Seda Mkhitaryan: “We have to go deeper, where everything begins - school and education”

 

Seda Mkhitaryan is a journalist, but she could not decide what to do after graduating from university - work by profession or do something else. Just writing about issues was not enough.

 

“During the lessons we discussed various problems and always came to the conclusion that everything begins in school. The child was not taught that garbage should be thrown in the trash at school, and that’s why we have an ecological disaster today; the child was not taught to water the trees at school, that’s why he cuts down trees today. I realized that I had to go to the depths, where everything begins - school and education.”
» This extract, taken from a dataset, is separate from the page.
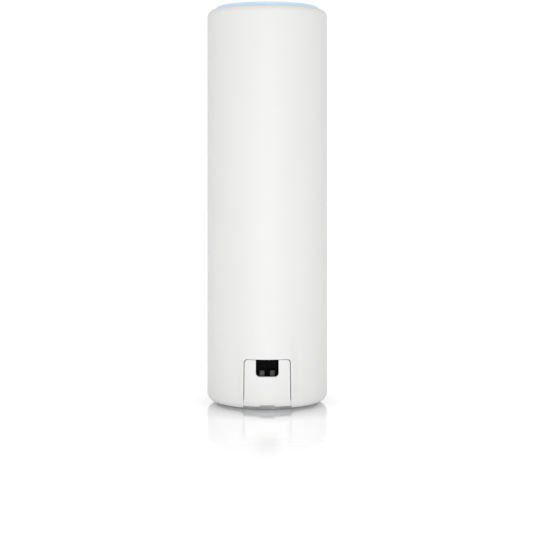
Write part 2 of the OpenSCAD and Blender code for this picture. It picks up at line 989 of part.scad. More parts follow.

Seda Mkhitaryan Seda Mkhitaryan

Photo: Vaghinak Ghazaryan/Mediamax

Years ago, when Seda was still a student, a young English teacher was placed in her village, Karinj, through the Teach For Armenia program. Ani Harutyunyan lived at their house for two weeks. She says Ani played a big role in her decision to apply to Teach For Armenia. She already knew how important the work was, and there was no need to explain and convince the family: they have seen everything with their own eyes.

 

Seda says she was looking forward to the Teacher Leadership Academy. On the one hand, she was worried that she would not be able to master all the material, and, on the other, she wanted to enter school as prepared as possible.

 

“I thought there would be so many experienced teachers and they would better understand what to do, how to manage the classroom, and make a lesson plan. But on the third day, I realized the opposite. If you are a current teacher, you have a template that you have followed for 5 to 10 years, and it prevents you from perceiving and transforming the new one. And when you don’t have basic knowledge, like lesson planning, you master what is taught better.”

 

During the academy, Seda overcame another fear. Yesterday, she called her first student to discuss the details of the summer camp. It went really well and she realized that her worries were in vain.